SHORT TASK
Return all lines with the word "code" in them.

RECORDS TO USE
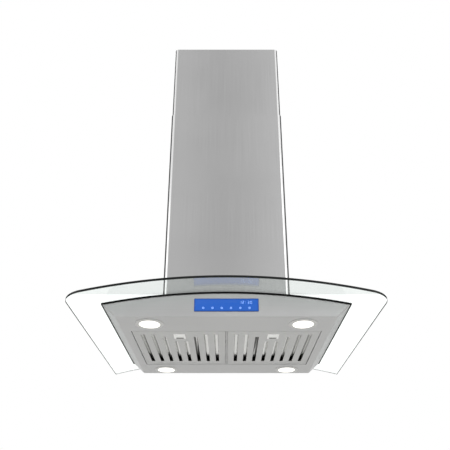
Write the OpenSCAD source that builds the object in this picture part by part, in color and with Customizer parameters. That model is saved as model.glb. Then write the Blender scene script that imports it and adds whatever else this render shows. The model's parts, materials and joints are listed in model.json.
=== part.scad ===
// Island range hood: curved glass canopy on a telescopic chimney, hung from the ceiling.
// Frame: origin on the top face of the ceiling plate, +Z up, front towards -Y. Millimetres.

/* [Glass canopy] */
// Width of the glass
glass_w = 750; // [640:10:900]
// Depth of the glass, front to back
glass_d = 650; // [560:10:780]
// Thickness of the glass
glass_t = 6; // [5:1:8]
// Rise of the glass from its ends to its crown
glass_rise = 47; // [35:1:60]
// Radius of the two front corners
glass_corner = 40; // [10:1:60]
// Distance from the ceiling down to the crown of the glass
crown_drop = 905; // [850:5:1150]
// Thickness of the rubber seal under the glass
seal_t = 4; // [3:0.5:5]

/* [Hood body] */
// Width of the body where it meets the seal
body_top_w = 600; // [580:10:620]
// Width of the flat underside
body_bottom_w = 532; // [516:4:560]
// Depth of the body
body_d = 490; // [460:10:580]
// Height of the body below the crown of the glass
body_h = 72; // [66:1:90]
// Thickness of the body sheet
sheet_t = 1.2; // [0.8:0.1:1.6]

/* [Chimney] */
// Width of the lower chimney cover
cover_w = 336; // [316:4:380]
// Depth of the lower chimney cover
cover_d = 312; // [296:4:350]
// Thickness of the cover sheet
cover_t = 1; // [0.8:0.1:1.5]
// Outside bend radius of the lower cover
cover_r = 12; // [8:0.5:16]
// Length of the upper cover that shows at rest
reveal = 273; // [240:5:330]
// Length of the upper cover hidden inside the lower cover
cover_overlap = 285; // [240:5:330]
// Gap between the two covers
slide_gap = 0.8; // [0.5:0.1:1.2]
// How far the hood can be set lower
travel_down = 200; // [100:10:220]
// How far the hood can be set higher
travel_up = 120; // [60:10:140]

/* [Support frame] */
// Leg width of the frame angles
angle_w = 25; // [20:1:30]
// Thickness of the frame angles
angle_t = 2; // [1.5:0.5:3]
// Radius of the height bolts
height_bolt_r = 3; // [2.5:0.5:4]

/* [Motor box and blower] */
// Height of the motor box above the crown
box_h = 295; // [280:5:320]
// Radius of the impeller
impeller_r = 80; // [66:1:82]
// Width of the blower scroll
scroll_w = 124; // [110:2:130]
// Radius of the duct collar
collar_r = 75; // [60:1:76]
// Height of the duct collar
collar_h = 60; // [55:1:80]
// Radius of a charcoal filter
charcoal_r = 86; // [74:1:88]
// Thickness of a charcoal filter
charcoal_t = 24; // [18:1:28]

/* [Grease filters] */
// Width of one filter
filter_w = 240; // [230:2:244]
// Depth of one filter
filter_d = 292; // [270:2:300]
// Height of one filter
filter_h = 20; // [16:1:24]
// Number of slots in one filter
slot_count = 8; // [6:1:9]
// Distance between slots
slot_pitch = 27.4; // [24:0.2:27.4]
// Width of a slot
slot_w = 10; // [7:0.5:12]
// Gap around each filter
filter_gap = 1; // [0.8:0.1:1.5]

/* [Lights] */
// Distance of the lights from the centre line
light_x = 190; // [180:1:195]
// Distance of the front lights in front of the centre
light_front_y = 198; // [194:1:204]
// Distance of the rear lights behind the centre
light_rear_y = 203; // [194:1:204]
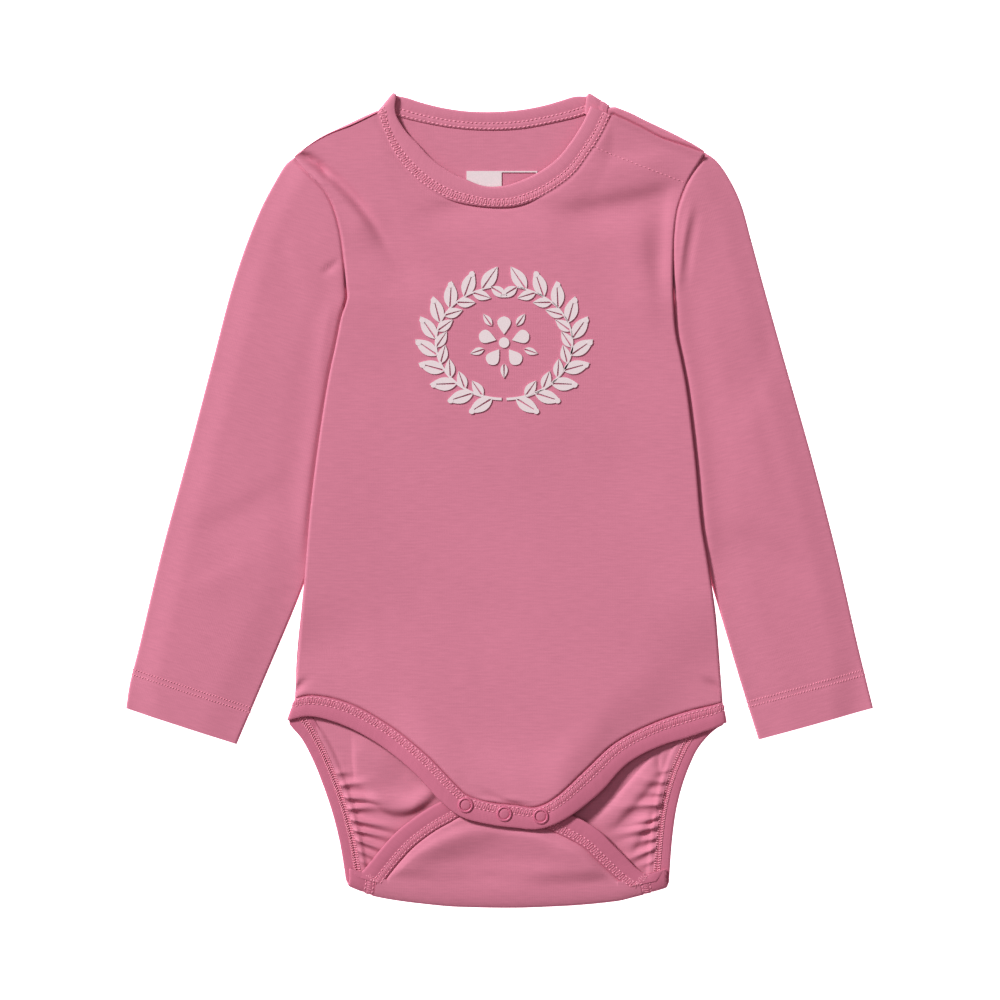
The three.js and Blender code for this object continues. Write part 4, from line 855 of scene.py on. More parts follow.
def sleeve_plan(outer_table, inner_table, body_table, side):
    """A sleeve's upper face in plan, its columns' shares of its width, and that width. Its top
    is drawn along the body's side, and it straightens towards the cuff."""
    v = spread(PANEL_LENGTH, ROW_STEP)
    outer, inner = (
        columns_at(v, np.linspace(0, 1, len(line)), line)
        for line in (curve(outer_table, SLEEVE_POINTS), curve(inner_table, SLEEVE_POINTS))
    )
    width = np.linalg.norm(outer - inner, axis=1)[:, None]
    first = SLEEVE_ROLL_IN / width
    middle = mix(first[:, -1:], 1 - first[:, -1:], np.linspace(0, 1, SLEEVE_COLUMNS)[None, 1:-1])
    share = np.hstack([first, middle, 1 - first[:, ::-1]])

    armpit = next(x for y, x in body_table if y < 113)
    arm = [outer_table[0], *[(x, y) for y, x in body_table if 111 < y < 185]]
    arm += [(armpit - side * ARMPIT_CORNER[0], ARMPIT_CORNER[1]), inner_table[0]]
    arm = curve(arm, ARM_POINTS)
    along = unit(np.gradient(arm, axis=0))
    arm += np.stack([-along[:, 1], along[:, 0]], 1) * side * ARMHOLE_GAP
    bend = columns_at(share, np.linspace(0, 1, len(arm)), arm)
    chord = mix(outer[0], inner[0], share[..., None])
    plan = mix(outer[:, None], inner[:, None], share[..., None])
    return plan + (bend - chord) * ((1 - v) ** 2)[:, None, None], share, width


def sleeve(name, outer_table, inner_table, body_table, body_edge, side):
    plan, share, width = sleeve_plan(outer_table, inner_table, body_table, side)
    x, y = plan[..., 0], plan[..., 1]
    from_edge = np.minimum(share, 1 - share) * width
    round_up = rounded(from_edge, SLEEVE_EDGE_ROLL)
    from_outer = np.abs(profile([(y, x) for x, y in outer_table[:-1]])(y) - x)
    beside_body = np.maximum(side * (x - body_edge(y)), 0)
    from_seam = np.where(y > SLEEVE_FREE_BELOW, beside_body, (1 - share) * width)
    rise = mix(sleeve_seam(y), SLEEVE_MIDDLE_HEIGHT, smooth(0, SLEEVE_SEAM_BLEND, from_seam))
    bulge = SLEEVE_BULGE * smooth(*BULGE_END, y) * (1 - smooth(*BULGE_TOP, y))
    rise += bulge * from_seam / BULGE_AT * np.exp(1 - from_seam / BULGE_AT)
    lowest = 2 * SLEEVE_EDGE_ROLL
    z = mix(lowest, rise, smooth(0, SLEEVE_FOLD_BLEND, from_outer))
    within = smooth(0, SLEEVE_FOLDS_MARGIN, from_seam) * smooth(0, SLEEVE_FOLDS_MARGIN, from_outer)
    z = np.maximum(z + fold_height(SLEEVE_FOLDS, x, y) * within, lowest)
    under = fold_height(UNDER_FOLDS, x, y) * smooth(2, 10, from_edge)
    top = np.stack([x, y, mix(SLEEVE_EDGE_ROLL, z, round_up)], 2)
    bottom = np.stack([x, y, mix(SLEEVE_EDGE_ROLL, under, round_up)], 2)[:, 1:-1][:, ::-1]

    # The cloth turns down into the armhole seam, and its hem is drawn in by two rows.
    seam_y = np.linspace(190, 106, 170)
    seam_line = np.stack([body_edge(seam_y), seam_y], 1)
    cuff_start, cuff_end = plan[-1, 0], plan[-1, -1]
    cuff = unit(cuff_end - cuff_start)
    from_cuff = np.abs((x - cuff_start[0]) * cuff[1] - (y - cuff_start[1]) * cuff[0])
    dip = along_lines(x, y, [(seam_line, -0.8, 0.8)])
    for row in CUFF_ROWS:
        dip -= HEM_DIP * np.exp(-(((from_cuff - row) / HEM_HALF) ** 2))
    dip *= smooth(0.3, 2.0, from_edge)
    under_dip = along_lines(bottom[..., 0], bottom[..., 1], [(seam_line, 0.9, 1.0)])
    grid = np.concatenate([top, bottom], 1)
    lift_by = np.concatenate([dip, under_dip], 1)
    distance = np.concatenate([from_cuff, from_cuff[:, 1:-1][:, ::-1]], 1)
    if side > 0:
        order = [0, *range(grid.shape[1] - 1, 0, -1)]
        grid, lift_by, distance = grid[:, order], lift_by[:, order], distance[:, order]
    axis = unit(plan[-1, 0] + plan[-1, -1] - plan[0, 0] - plan[0, -1])
    uv = np.stack([grid[..., 0] * -axis[1] + grid[..., 1] * axis[0], grid[..., :2] @ axis], 2)
    piece = shell(name, grid, JERSEY, jersey, uv, closed=True, rise=lift_by)
    surface, out = grid + lift_by[..., None] * UP, normals(grid, True)
    return piece, [hem_line(surface, out, distance, row) for row in CUFF_ROWS]


# Bands of the neck and legs

# The ways that the neckband and the bindings face as they turn over at their corners
NECK_LEFT, NECK_RIGHT = np.array([-0.75, 0.66, 0.0]), np.array([0.52, 0.85, 0.0])
HIP_LEFT, HIP_RIGHT = np.array([-0.94, -0.33, 0.0]), np.array([0.98, -0.18, 0.0])
HIP_RISE = 0.35


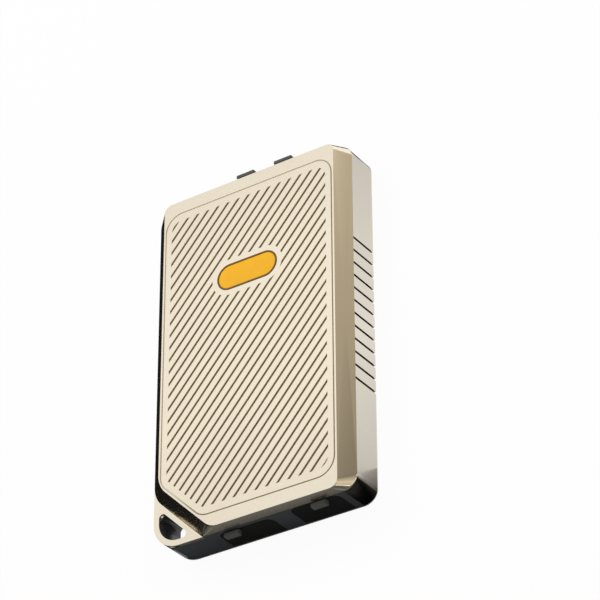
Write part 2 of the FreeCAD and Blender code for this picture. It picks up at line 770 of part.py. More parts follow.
def make_case_screws():
    """Countersunk screws with a hexagon key, from the back plate into the cover's pillars."""
    screws = []
    for index, (x, y) in enumerate(SCREWS):
        head = document.addObject("Part::Cone", f"screw_head_{index}")
        bind(head, "Radius1", dim("screw_head"))
        bind(head, "Radius2", dim("screw_radius"))
        bind(head, "Height", dim("screw_sink"))
        place(head, x, y, 0.0)
        shank = rod(f"screw_shank_{index}", "z", x, y, dim("screw_sink") - 0.2,
                    dim("screw_radius"), board_top + dim("screw_grip") - dim("screw_sink") + 0.2)
        key = document.addObject("Part::Prism", f"screw_key_{index}")
        key.Polygon = 6
        bind(key, "Circumradius", dim("screw_key"))
        bind(key, "Height", dim("screw_sink") * 0.7)
        place(key, x, y, 0.0)
        solid = fuse(f"screw_body_{index}", [head, shank])
        screws.append(cut(f"case_screw_{index}", solid, [key]))
    node(group("case_screws", screws))


# ---------------------------------------------------------------- end panels and dust covers

class Cover:
    """Where a dust cover lies in its end panel, and what its plug and tab are."""

    def __init__(self, name, end, middle, width, low, high, tab, plug):
        self.name = name
        self.end = end
        self.left = middle - width / 2
        self.right = middle + width / 2
        self.low = low
        self.high = high
        self.tab_middle, self.tab_width, self.tab_reach = tab
        self.plug = plug


def port_opening(middle, width, height):
    return middle - width / 2, middle + width / 2, dim("port_axis") - height / 2, \
        dim("port_axis") + height / 2


ADAPTER_HOLE = (dim("adapter_width") + dim("seat_gap"), dim("adapter_height") + dim("seat_gap"))
usb_middle = dim("board_level") - dim("usb_height") / 2


def plug_of(middle, level, width, height):
    """A dust cover's plug, smaller than the socket it closes."""
    across = width / 2 - dim("plug_gap")
    up = height / 2 - dim("plug_gap")
    return middle - across, middle + across, level - up, level + up


TOP_TAB = (dim("top_tab_width"), dim("top_tab_reach"))
LOW_TAB = (dim("low_tab_width"), dim("low_tab_reach"))
COVERS = (
    Cover("trace_port_cover", 1, dim("first_port"), dim("top_cover_width"), dim("top_cover_low"),
          dim("top_cover_high"), (dim("first_port"),) + TOP_TAB,
          plug_of(dim("first_port"), dim("port_axis"), dim("socket_width"), dim("socket_height"))),
    Cover("meter_port_cover", 1, dim("second_port"), dim("top_cover_width"),
          dim("top_cover_low"), dim("top_cover_high"), (dim("second_port"),) + TOP_TAB,
          plug_of(dim("second_port"), dim("port_axis"), dim("socket_width"),
                  dim("socket_height"))),
    Cover("charge_port_cover", -1, dim("charge_port"), dim("charge_cover_width"),
          dim("low_cover_low"), dim("charge_cover_high"),
          (dim("charge_port") + dim("charge_tab_shift"),) + LOW_TAB,
          plug_of(dim("charge_port"), usb_middle, dim("usb_width") + 5.0,
                  dim("usb_height") + 3.0)),
    Cover("source_port_cover", -1, source_x, dim("source_cover_width"),
          dim("low_cover_low"), dim("source_cover_high"),
          (source_x + dim("source_tab_shift"),) + LOW_TAB,
          plug_of(source_x, dim("port_axis"), dim("source_radius") * 2.6,
                  dim("source_radius") * 2.1)),
)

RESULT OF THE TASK
The three.js and Blender code for this object continues. Write part 4, from line 855 of scene.py on. More parts follow.
Write part 2 of the FreeCAD and Blender code for this picture. It picks up at line 770 of part.py. More parts follow.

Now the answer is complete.